**Data lines:**
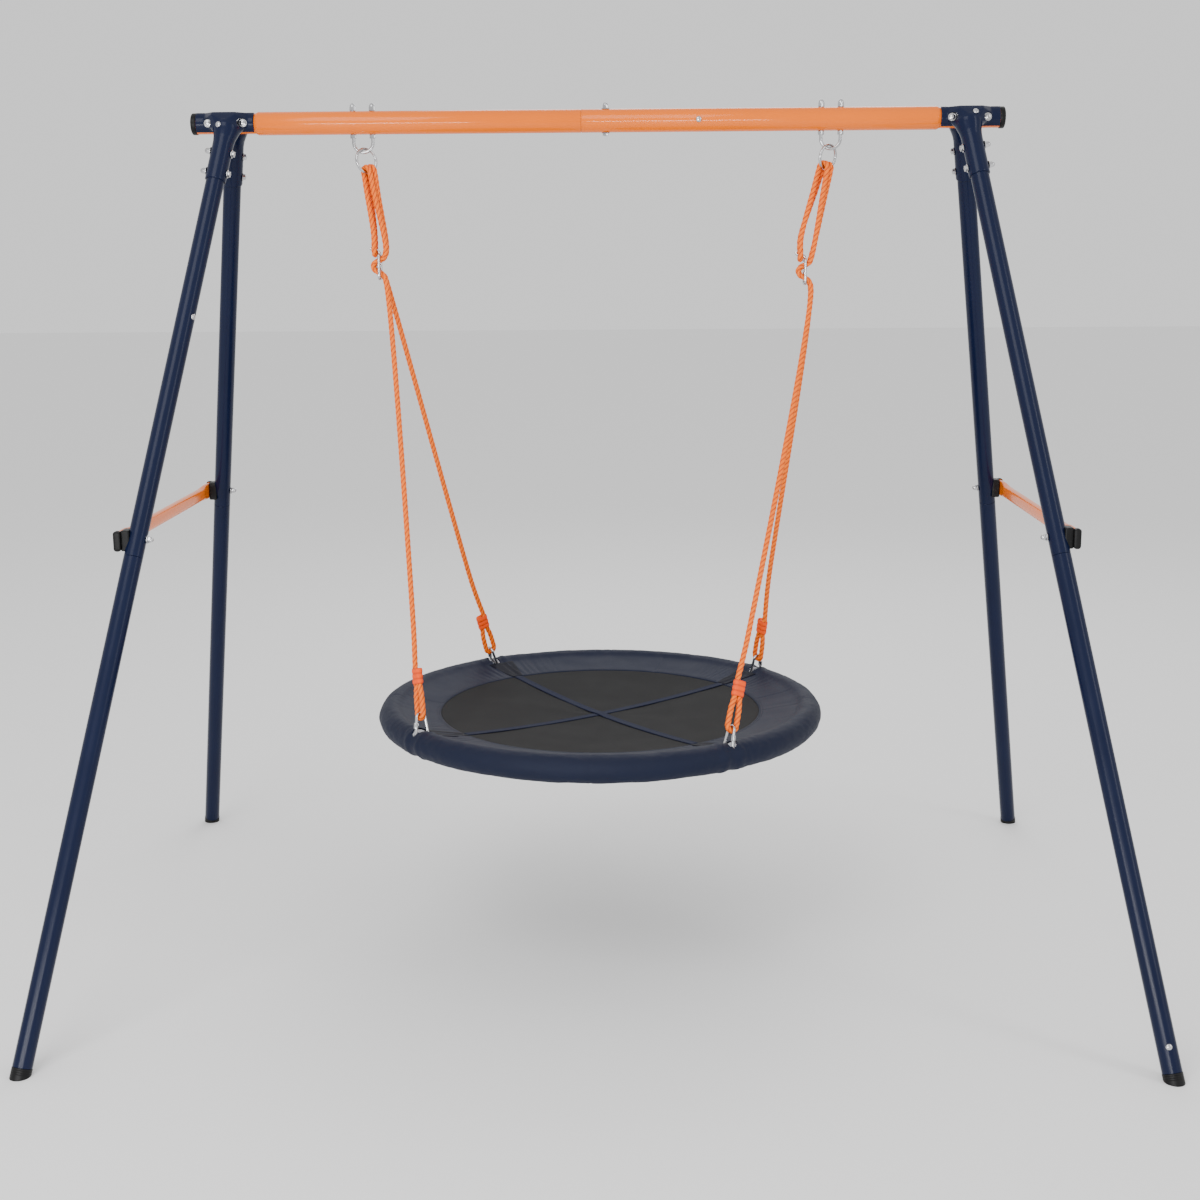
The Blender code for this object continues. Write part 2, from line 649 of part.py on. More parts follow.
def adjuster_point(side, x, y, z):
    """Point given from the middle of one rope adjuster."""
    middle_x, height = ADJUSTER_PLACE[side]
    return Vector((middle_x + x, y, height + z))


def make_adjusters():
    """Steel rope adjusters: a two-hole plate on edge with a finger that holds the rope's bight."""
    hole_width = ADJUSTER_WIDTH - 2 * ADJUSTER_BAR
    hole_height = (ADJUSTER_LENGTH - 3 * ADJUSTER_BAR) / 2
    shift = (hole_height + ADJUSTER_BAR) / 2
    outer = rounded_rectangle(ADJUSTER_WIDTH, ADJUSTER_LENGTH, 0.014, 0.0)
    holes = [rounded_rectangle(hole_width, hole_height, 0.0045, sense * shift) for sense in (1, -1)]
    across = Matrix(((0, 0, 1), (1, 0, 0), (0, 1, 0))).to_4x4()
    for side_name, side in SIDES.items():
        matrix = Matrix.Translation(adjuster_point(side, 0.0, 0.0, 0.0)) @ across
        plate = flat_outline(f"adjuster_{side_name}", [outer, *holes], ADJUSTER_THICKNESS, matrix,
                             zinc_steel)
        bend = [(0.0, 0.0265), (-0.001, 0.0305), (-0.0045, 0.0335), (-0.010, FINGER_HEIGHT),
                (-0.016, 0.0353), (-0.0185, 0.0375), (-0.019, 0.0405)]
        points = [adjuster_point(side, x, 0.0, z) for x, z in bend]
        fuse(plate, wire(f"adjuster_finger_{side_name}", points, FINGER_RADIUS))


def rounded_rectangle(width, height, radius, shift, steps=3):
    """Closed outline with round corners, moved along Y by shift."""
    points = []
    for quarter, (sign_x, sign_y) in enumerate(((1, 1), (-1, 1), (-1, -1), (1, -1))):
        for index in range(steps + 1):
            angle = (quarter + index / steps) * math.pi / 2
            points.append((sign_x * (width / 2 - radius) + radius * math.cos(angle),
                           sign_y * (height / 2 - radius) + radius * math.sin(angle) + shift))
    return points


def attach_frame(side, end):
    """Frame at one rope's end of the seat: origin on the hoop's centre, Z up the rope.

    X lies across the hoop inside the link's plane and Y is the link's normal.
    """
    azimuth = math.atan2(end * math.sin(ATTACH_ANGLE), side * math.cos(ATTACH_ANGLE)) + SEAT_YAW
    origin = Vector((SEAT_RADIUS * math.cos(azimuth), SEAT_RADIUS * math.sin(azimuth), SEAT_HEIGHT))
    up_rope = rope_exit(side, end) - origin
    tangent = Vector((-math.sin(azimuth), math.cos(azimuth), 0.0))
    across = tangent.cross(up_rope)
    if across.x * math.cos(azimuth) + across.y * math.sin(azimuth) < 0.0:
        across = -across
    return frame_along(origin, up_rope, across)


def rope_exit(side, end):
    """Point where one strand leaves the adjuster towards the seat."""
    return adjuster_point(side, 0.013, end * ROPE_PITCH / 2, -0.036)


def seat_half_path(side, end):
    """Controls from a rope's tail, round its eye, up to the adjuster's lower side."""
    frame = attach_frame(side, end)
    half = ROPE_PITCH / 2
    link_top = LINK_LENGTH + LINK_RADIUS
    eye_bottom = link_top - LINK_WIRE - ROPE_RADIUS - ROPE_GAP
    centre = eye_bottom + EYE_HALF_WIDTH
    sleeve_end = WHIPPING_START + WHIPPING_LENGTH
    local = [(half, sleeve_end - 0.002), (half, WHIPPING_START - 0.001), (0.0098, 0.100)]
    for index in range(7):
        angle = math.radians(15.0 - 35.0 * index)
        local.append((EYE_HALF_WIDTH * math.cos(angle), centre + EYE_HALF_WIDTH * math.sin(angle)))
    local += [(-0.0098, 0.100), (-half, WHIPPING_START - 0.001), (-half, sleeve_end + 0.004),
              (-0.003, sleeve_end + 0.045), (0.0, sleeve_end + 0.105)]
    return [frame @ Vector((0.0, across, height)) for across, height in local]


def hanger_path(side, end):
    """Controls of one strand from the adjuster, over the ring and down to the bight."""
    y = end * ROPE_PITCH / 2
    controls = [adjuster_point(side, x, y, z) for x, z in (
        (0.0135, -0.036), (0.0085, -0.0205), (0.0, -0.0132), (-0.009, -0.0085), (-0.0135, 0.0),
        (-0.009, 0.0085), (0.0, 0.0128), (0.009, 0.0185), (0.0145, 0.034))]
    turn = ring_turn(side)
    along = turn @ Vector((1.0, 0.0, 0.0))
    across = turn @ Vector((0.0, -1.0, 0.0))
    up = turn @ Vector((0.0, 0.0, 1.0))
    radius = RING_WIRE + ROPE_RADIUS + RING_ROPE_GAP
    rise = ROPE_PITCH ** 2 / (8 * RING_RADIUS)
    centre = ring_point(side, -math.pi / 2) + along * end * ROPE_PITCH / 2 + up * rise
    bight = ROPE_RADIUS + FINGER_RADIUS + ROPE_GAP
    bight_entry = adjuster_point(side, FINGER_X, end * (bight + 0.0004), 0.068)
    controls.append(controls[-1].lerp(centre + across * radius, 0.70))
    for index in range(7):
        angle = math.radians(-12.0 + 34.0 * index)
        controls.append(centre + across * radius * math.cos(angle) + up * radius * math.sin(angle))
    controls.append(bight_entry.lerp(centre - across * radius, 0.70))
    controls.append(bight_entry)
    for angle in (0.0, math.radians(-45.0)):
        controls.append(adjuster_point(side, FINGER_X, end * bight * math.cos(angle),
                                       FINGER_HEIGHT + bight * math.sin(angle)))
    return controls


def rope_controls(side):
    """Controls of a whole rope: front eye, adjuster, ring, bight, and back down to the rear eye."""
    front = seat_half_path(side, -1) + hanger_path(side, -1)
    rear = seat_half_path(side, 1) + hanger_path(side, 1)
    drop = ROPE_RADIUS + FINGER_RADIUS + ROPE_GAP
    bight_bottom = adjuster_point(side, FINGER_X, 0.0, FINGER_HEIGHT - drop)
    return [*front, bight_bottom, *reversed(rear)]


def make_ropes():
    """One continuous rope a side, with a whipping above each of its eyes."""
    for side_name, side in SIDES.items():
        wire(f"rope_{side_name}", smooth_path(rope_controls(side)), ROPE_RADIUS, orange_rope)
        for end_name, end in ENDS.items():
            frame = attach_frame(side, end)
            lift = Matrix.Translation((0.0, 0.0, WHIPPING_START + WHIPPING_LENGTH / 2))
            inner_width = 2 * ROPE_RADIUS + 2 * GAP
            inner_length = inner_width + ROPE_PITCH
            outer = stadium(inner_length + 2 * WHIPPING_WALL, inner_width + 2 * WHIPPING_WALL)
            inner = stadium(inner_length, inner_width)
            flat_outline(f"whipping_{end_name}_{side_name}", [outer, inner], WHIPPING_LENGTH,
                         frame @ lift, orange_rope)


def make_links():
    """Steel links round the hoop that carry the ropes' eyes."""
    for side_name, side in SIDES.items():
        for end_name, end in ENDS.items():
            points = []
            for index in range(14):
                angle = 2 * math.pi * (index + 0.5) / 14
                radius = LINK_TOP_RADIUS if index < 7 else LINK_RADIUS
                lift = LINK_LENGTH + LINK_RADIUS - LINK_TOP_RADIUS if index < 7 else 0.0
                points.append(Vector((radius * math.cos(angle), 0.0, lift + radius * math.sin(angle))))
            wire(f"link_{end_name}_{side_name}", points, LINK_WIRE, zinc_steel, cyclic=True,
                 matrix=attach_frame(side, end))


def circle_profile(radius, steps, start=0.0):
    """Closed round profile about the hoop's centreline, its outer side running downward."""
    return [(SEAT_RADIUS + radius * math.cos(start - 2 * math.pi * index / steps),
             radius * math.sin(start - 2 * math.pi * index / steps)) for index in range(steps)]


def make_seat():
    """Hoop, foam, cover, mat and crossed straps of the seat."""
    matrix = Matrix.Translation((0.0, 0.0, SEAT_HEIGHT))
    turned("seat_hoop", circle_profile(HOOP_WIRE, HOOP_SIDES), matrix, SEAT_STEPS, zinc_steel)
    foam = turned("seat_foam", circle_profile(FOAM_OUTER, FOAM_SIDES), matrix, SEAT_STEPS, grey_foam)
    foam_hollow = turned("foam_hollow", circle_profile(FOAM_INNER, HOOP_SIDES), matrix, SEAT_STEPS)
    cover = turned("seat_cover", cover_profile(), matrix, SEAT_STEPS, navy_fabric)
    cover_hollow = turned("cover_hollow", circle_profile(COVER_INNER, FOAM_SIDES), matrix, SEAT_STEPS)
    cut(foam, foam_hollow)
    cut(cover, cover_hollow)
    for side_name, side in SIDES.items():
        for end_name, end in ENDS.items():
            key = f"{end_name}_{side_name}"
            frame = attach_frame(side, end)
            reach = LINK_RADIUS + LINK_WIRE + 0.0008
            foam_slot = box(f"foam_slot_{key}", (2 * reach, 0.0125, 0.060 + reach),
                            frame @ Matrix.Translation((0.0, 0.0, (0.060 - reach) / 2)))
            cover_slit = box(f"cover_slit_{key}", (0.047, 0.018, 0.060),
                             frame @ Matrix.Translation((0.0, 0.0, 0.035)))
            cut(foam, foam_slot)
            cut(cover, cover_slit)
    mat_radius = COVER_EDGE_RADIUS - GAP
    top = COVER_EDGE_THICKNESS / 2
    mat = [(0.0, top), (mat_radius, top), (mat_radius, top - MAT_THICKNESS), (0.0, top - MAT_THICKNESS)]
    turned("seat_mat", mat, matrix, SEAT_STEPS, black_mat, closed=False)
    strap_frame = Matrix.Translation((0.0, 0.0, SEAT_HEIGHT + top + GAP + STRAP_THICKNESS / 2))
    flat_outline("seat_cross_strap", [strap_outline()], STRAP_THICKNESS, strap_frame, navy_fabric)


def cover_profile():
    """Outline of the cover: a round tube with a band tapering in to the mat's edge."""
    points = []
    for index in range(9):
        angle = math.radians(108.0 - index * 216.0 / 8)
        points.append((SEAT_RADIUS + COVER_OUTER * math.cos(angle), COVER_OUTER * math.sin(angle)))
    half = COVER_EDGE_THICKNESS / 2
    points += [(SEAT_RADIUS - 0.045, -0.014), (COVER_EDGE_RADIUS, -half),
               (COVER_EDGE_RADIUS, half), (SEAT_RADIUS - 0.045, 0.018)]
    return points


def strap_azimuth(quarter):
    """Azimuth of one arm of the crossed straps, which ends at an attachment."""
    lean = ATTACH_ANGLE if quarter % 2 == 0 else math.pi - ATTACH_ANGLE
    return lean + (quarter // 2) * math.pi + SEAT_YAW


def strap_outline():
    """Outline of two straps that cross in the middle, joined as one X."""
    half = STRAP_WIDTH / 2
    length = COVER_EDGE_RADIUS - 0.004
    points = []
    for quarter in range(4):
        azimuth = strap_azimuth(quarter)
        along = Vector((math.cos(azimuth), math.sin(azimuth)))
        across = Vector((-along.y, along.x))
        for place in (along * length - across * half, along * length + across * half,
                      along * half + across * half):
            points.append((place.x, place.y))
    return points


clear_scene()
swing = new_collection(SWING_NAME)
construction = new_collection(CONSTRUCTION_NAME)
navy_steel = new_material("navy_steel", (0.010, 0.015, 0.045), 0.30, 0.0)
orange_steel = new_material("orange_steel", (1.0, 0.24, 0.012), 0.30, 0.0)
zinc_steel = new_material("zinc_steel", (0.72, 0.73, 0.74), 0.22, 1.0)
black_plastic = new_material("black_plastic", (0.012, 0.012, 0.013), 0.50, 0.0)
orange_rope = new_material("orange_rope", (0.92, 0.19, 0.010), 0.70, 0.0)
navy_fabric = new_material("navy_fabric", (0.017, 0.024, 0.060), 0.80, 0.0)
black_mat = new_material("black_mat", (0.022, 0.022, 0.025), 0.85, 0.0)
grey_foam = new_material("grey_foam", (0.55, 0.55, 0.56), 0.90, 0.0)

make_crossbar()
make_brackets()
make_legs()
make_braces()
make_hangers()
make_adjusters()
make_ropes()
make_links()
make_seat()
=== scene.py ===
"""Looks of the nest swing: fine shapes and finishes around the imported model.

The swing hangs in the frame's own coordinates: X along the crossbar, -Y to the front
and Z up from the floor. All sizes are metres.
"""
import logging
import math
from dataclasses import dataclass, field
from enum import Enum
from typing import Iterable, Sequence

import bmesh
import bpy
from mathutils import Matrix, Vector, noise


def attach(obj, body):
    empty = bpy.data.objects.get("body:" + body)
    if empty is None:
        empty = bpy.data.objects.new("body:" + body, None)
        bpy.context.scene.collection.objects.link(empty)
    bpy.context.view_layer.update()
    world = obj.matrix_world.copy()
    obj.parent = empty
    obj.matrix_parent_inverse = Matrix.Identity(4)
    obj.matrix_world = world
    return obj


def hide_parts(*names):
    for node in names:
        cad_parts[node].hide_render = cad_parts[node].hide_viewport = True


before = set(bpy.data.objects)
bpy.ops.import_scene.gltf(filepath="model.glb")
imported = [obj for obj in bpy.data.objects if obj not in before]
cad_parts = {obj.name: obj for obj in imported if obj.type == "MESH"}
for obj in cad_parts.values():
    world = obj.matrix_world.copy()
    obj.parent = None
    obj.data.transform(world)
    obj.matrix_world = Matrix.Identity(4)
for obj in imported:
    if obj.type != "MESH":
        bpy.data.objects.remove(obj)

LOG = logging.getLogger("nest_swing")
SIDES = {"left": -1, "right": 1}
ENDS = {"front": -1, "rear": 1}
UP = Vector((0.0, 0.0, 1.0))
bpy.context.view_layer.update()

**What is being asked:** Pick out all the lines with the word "objects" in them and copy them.

**Completed exercise:**
    empty = bpy.data.objects.get("body:" + body)
        empty = bpy.data.objects.new("body:" + body, None)
        bpy.context.scene.collection.objects.link(empty)
before = set(bpy.data.objects)
imported = [obj for obj in bpy.data.objects if obj not in before]
        bpy.data.objects.remove(obj)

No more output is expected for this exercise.